El único silencio que conoce la utopía de la comunicación es el de la avería, el del fallo de la máquina, el de la interrupción de la transmisión.
Este silencio es más una suspensión de la técnica que la afloración de un mundo interior. Anacrónico en su manifestación, produce malestar y un deseo inmediato de darle fin, como si de un intruso se tratara.
Señala el esfuerzo que aún queda por hacer para que el hombre acceda al fin a la gloriosa categoría del homo communicans.
Surge entonces la gran tentación de oponer a la profusa «comunicación» de la modernidad, indiferente al mensaje, la «catarsis del silencio» (Kierkegaard), con la esperanza de poder restaurar así todo el valor de la palabra.
Cuanto más se extiende la comunicación más intensa se hace la aspiración a callarse, aunque sea por un instante, a fin de escuchar el pálpito de las cosas o para reaccionar ante el dolor de un acontecimiento, antes que otro venga a relegarlo, y luego otro, y otro más… en una especie de anulación del pensamiento en un torrente de emociones familiares cuya insistente evanescencia aporta sin duda consuelo, pero acaba ensombreciendo el valor de una palabra que condena al olvido todo lo que enuncia.
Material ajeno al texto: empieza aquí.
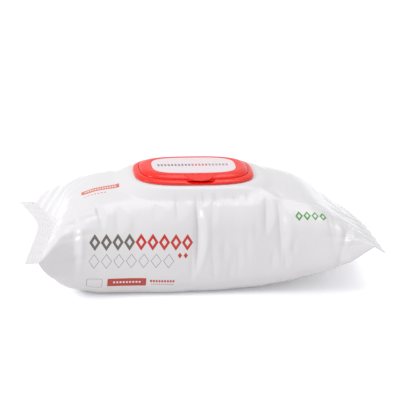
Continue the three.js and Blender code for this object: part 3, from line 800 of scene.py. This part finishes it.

La saturación de la palabra lleva a la fascinación por el silencio.
El imperativo de comunicar cuestiona la legitimidad del silencio, al tiempo que erradica cualquier atisbo de interioridad.
No deja tiempo para la reflexión ni permite divagar; se impone el deber de la palabra.
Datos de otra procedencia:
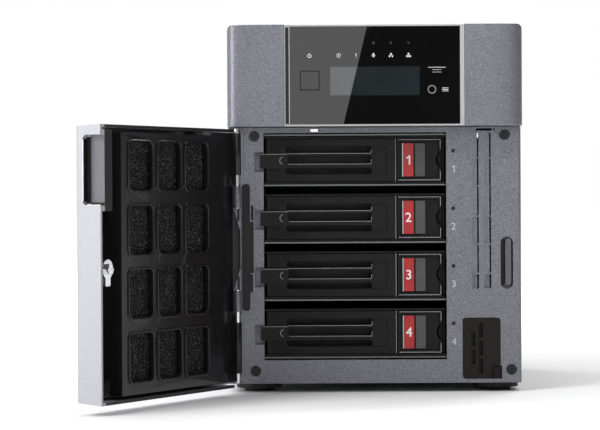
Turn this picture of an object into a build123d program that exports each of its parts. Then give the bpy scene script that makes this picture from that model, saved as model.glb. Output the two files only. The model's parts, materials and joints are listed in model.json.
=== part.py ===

El pensamiento exige calma, deliberación; la comunicación reclama urgencia, transforma al individuo en un medio de tránsito y lo despoja de todas las cualidades que no responden a sus exigencias.
En la comunicación, en el sentido moderno del término, no hay lugar para el silencio: hay una urgencia por vomitar palabras, confesiones, ya que la «comunicación» se ofrece como la solución a todas las dificultades personales o sociales.
En este contexto, el pecado está en comunicar «mal»; pero más reprobable aún, imperdonable, es callarse. La ideología de la comunicación asimila el silencio al vacío, a un abismo en el discurso, y no comprende que, en ocasiones, la palabra es la laguna del silencio. Más que el ruido, el enemigo declarado del homo communicans, el terreno que debe colonizar, es el silencio, con todo lo que éste implica: interioridad, meditación, distanciamiento respecto a la turbulencia de las cosas -en suma, una ontología que no llega a manifestarse si no se le presta atención.
El imposible silencio de la comunicación. La modernidad trae consigo el ruido. En el mundo retumban sin cesar instrumentos técnicos cuyo uso acompaña nuestra vida personal y colectiva. Pero la palabra tampoco cesa, pronunciada por sus muchos porta-voces. No me estoy refiriendo aquí, desde luego, a la palabra que surge -renovada y feliz- en la comunicación diaria con los allegados, los amigos o los desconocidos con los que se entablan relaciones: esta palabra perdura y da cuerpo a la sociabilidad.